AIM OF THE TASK - All the data should come back exactly as it was given.

DATA SEGMENT -
────────────────────

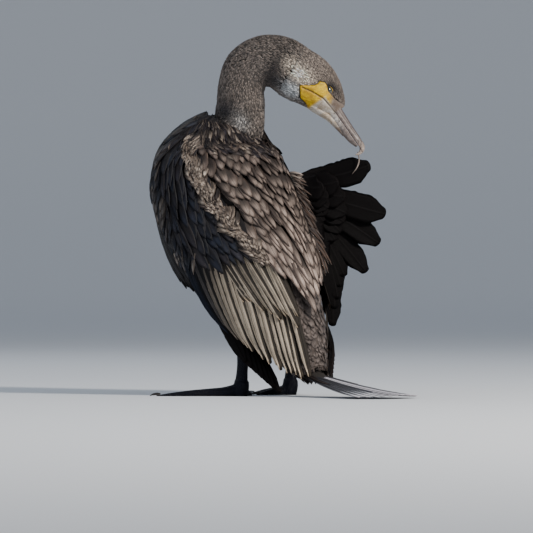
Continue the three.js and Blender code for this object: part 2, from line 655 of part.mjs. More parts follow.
// A named mesh of a solid.
function meshOf(name, body) {
  const { vertProperties, triVerts, numProp } = body.getMesh();
  const geometry = new THREE.BufferGeometry();
  const places = new Float32Array((vertProperties.length / numProp) * 3);
  for (let i = 0; i * numProp < vertProperties.length; i++) {
    places.set(vertProperties.subarray(i * numProp, i * numProp + 3), i * 3);
  }
  geometry.setAttribute("position", new THREE.BufferAttribute(places, 3));
  geometry.setIndex(new THREE.BufferAttribute(new Uint32Array(triVerts), 1));
  geometry.computeVertexNormals();
  const mesh = new THREE.Mesh(geometry, new THREE.MeshStandardMaterial(finishOf(name)));
  mesh.name = name;
  return mesh;
}

const cormorant = new THREE.Group();
for (const [name, body] of Object.entries(buildNodes())) cormorant.add(meshOf(name, body));

// The middle of the footprint is the origin, and the soles stand at zero.
const box = new THREE.Box3().setFromObject(cormorant, true);
const middle = box.getCenter(v3());
cormorant.children.forEach((mesh) => mesh.geometry.translate(-middle.x, -middle.y, -box.min.z));

export default cormorant;
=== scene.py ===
import math

import bpy
import numpy as np
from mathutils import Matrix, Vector


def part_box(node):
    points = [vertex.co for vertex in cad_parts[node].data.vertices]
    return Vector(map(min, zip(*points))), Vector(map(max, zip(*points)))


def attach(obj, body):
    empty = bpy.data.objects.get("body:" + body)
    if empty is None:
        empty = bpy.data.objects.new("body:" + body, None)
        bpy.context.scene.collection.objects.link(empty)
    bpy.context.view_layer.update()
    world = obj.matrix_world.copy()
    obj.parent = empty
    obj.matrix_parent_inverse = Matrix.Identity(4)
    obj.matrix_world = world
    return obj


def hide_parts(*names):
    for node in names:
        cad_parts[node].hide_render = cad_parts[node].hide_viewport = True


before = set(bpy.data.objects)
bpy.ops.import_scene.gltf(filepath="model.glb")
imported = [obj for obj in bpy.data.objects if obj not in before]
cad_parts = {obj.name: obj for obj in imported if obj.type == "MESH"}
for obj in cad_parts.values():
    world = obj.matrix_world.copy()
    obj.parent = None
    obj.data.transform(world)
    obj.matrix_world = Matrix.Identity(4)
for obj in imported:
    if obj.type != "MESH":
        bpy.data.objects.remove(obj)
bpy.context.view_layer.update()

# Lengths below are in millimetres, with the eye at a known place, as in the solid parts.
MM = 0.001
EYE_RIGHT = np.array([69.0, 28.8, 362.0])
EYE_BOX = np.array(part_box("eye_right"), float) / MM
SHIFT = EYE_RIGHT - EYE_BOX.mean(axis=0)
RANDOM = np.random.RandomState(11)


def mix(a, b, u):
    return a + (b - a) * u


def smoothstep(x, low, high):
    u = np.clip((np.asarray(x, float) - low) / (high - low), 0, 1)
    return u * u * (3 - 2 * u)


def unit(v):
    return v / np.maximum(np.linalg.norm(v, axis=-1, keepdims=True), 1e-9)


def rgb(red, green, blue):
    """A screen colour as the linear numbers that shaders take."""
    return (np.array([red, green, blue], float) / 255) ** 2.2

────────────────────

EXPECTED ANSWER -
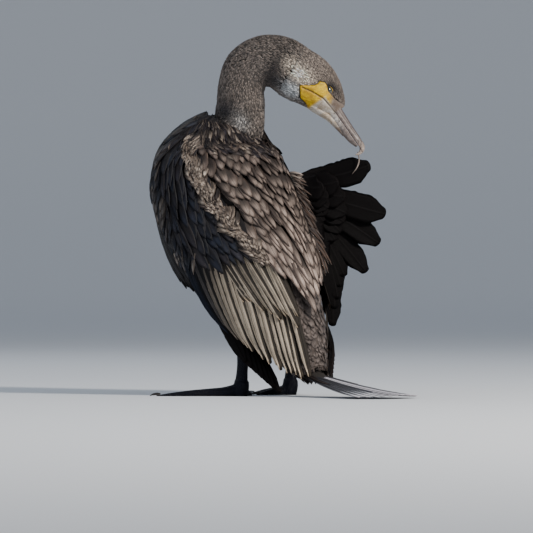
Continue the three.js and Blender code for this object: part 2, from line 655 of part.mjs. More parts follow.
// A named mesh of a solid.
function meshOf(name, body) {
  const { vertProperties, triVerts, numProp } = body.getMesh();
  const geometry = new THREE.BufferGeometry();
  const places = new Float32Array((vertProperties.length / numProp) * 3);
  for (let i = 0; i * numProp < vertProperties.length; i++) {
    places.set(vertProperties.subarray(i * numProp, i * numProp + 3), i * 3);
  }
  geometry.setAttribute("position", new THREE.BufferAttribute(places, 3));
  geometry.setIndex(new THREE.BufferAttribute(new Uint32Array(triVerts), 1));
  geometry.computeVertexNormals();
  const mesh = new THREE.Mesh(geometry, new THREE.MeshStandardMaterial(finishOf(name)));
  mesh.name = name;
  return mesh;
}

const cormorant = new THREE.Group();
for (const [name, body] of Object.entries(buildNodes())) cormorant.add(meshOf(name, body));

// The middle of the footprint is the origin, and the soles stand at zero.
const box = new THREE.Box3().setFromObject(cormorant, true);
const middle = box.getCenter(v3());
cormorant.children.forEach((mesh) => mesh.geometry.translate(-middle.x, -middle.y, -box.min.z));

export default cormorant;
=== scene.py ===
import math

import bpy
import numpy as np
from mathutils import Matrix, Vector


def part_box(node):
    points = [vertex.co for vertex in cad_parts[node].data.vertices]
    return Vector(map(min, zip(*points))), Vector(map(max, zip(*points)))


def attach(obj, body):
    empty = bpy.data.objects.get("body:" + body)
    if empty is None:
        empty = bpy.data.objects.new("body:" + body, None)
        bpy.context.scene.collection.objects.link(empty)
    bpy.context.view_layer.update()
    world = obj.matrix_world.copy()
    obj.parent = empty
    obj.matrix_parent_inverse = Matrix.Identity(4)
    obj.matrix_world = world
    return obj


def hide_parts(*names):
    for node in names:
        cad_parts[node].hide_render = cad_parts[node].hide_viewport = True


before = set(bpy.data.objects)
bpy.ops.import_scene.gltf(filepath="model.glb")
imported = [obj for obj in bpy.data.objects if obj not in before]
cad_parts = {obj.name: obj for obj in imported if obj.type == "MESH"}
for obj in cad_parts.values():
    world = obj.matrix_world.copy()
    obj.parent = None
    obj.data.transform(world)
    obj.matrix_world = Matrix.Identity(4)
for obj in imported:
    if obj.type != "MESH":
        bpy.data.objects.remove(obj)
bpy.context.view_layer.update()

# Lengths below are in millimetres, with the eye at a known place, as in the solid parts.
MM = 0.001
EYE_RIGHT = np.array([69.0, 28.8, 362.0])
EYE_BOX = np.array(part_box("eye_right"), float) / MM
SHIFT = EYE_RIGHT - EYE_BOX.mean(axis=0)
RANDOM = np.random.RandomState(11)


def mix(a, b, u):
    return a + (b - a) * u


def smoothstep(x, low, high):
    u = np.clip((np.asarray(x, float) - low) / (high - low), 0, 1)
    return u * u * (3 - 2 * u)


def unit(v):
    return v / np.maximum(np.linalg.norm(v, axis=-1, keepdims=True), 1e-9)


def rgb(red, green, blue):
    """A screen colour as the linear numbers that shaders take."""
    return (np.array([red, green, blue], float) / 255) ** 2.2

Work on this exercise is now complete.